Vouchers offer a direct solution to the problem of government funded school monopolies. Vouchers allow parents a certain allocation of funds to choose the best school for their children. Under a voucher system, parents can compare schools, look at performance results and talk with other parents about their city’s best public or private schools. Vouchers enable that parent, regardless of their financial capacity, to send their child to better and more qualified educational facilities.
Tens of thousands of families are currently enrolled in privately funded school voucher systems. Many of these families are low-income. Education Week Magazine said voucher programs in Milwaukee, Wisconsin schools has “deeply involved long-alienated parents in their children’s schooling…a powerful retort to educators who have long suggested that parents burdened by social and economic problems could devote but minimal attention to educational issues.“
Yes, vouchers mean that some failing schools may be forced to close down due to a lack of a customer base (students). But, maybe that needs to happen. Why should a failing school remain operating, filling our kid’s minds with a substandard education and, many times, flat out politically correct nonsense? Why do these failing and mismanaged schools deserve to remain in operation and the teachers comfortably employed? Under a system of competition, a private educational interest could purchase that school, reform it, and provide the education that our children deserve within the financial boundaries of each voucher.

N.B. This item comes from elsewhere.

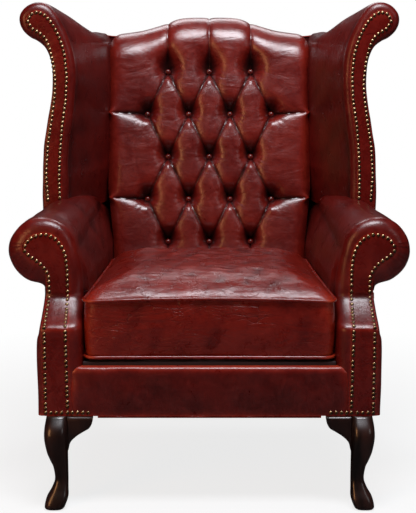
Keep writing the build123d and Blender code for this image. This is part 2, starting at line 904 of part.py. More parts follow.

A common argument against school vouchers is the suggestion of unequal education. While wealthier students who attend private schools receive a solid, well-rounded education, poorer students who attend government schools get an education far inferior to the private alternative. Essentially, that proves the need for competition among schools. Our children do not deserve second-rate schooling, and vouchers help all parents choose better schools for their kids. School choice should not be restricted only to those who are wealthy enough to pay for it.
Government funded schools still exist, of course, under a voucher system. The difference, though, is the school will then be forced to produce; teachers forced to perform; administrators required to focus on the interests of the child, not the relatively insulated world of politically correct topics that have managed to invade many of our nation’s government funded educational facilities.
The feds would undoubtedly receive nasty retaliation if the government assigned grocery stores to the American people based on their address, or libraries, or gas stations. A policy like that is anti-free market. It is anti-capitalism. It creates a society fraught with dreadfully poor services without a reason to perform. Why, then, are Americans satisfied with our monopoly of government schools? Why should any parent that cares about their child’s future be satisfied with government assigned education?
School choice programs already exist in some states, including Arizona, Arkansas, Wisconsin, Ohio, Florida, Delaware and a few others. These programs allow thousands of low income students attend the educational facilities that they deserve to attend. These states have wisely rejected the notion that our nation’s low income children should remain in failing government schools.
The results of school choice are powerful. The Effectiveness of School Choice: The Milwaukee Experiment documented a clear 6 percentile increase in a child’s reading ability and 11 percentile increase in mathematical comprehension within the state’s school choice program. Lessons from the Cleveland Scholarship Program proved a 5 percentile increase in reading ability and 15 percentile increase in math within Ohio’s program. These are just a couple examples of the positive effect that school choice has with our nation’s children. Providing parents with the power to redirect their own tax dollars to suit their child’s needs, rather than the typical desires of the government, always provide the necessary autonomy parents need to more appropriately control their youngster’s education.
Most of us want what’s best for our children. Naturally, we expect a good return for our dollars spent. At the moment, our government schools are not producing that return. Foreign nations throughout Europe spend less money per child, while testing scores consistently outrank ours. The American people need to demand more from their government. We need to understand that competition among our government and private schools provides the school choice necessary to ensure our nation’s future is in good hands.
Americans typically take slowly to change, but that does not diminish the need for school choice. Demand that our politicians provide for competition among schools and expect a higher standard of education for your children. Our future may just depend on it.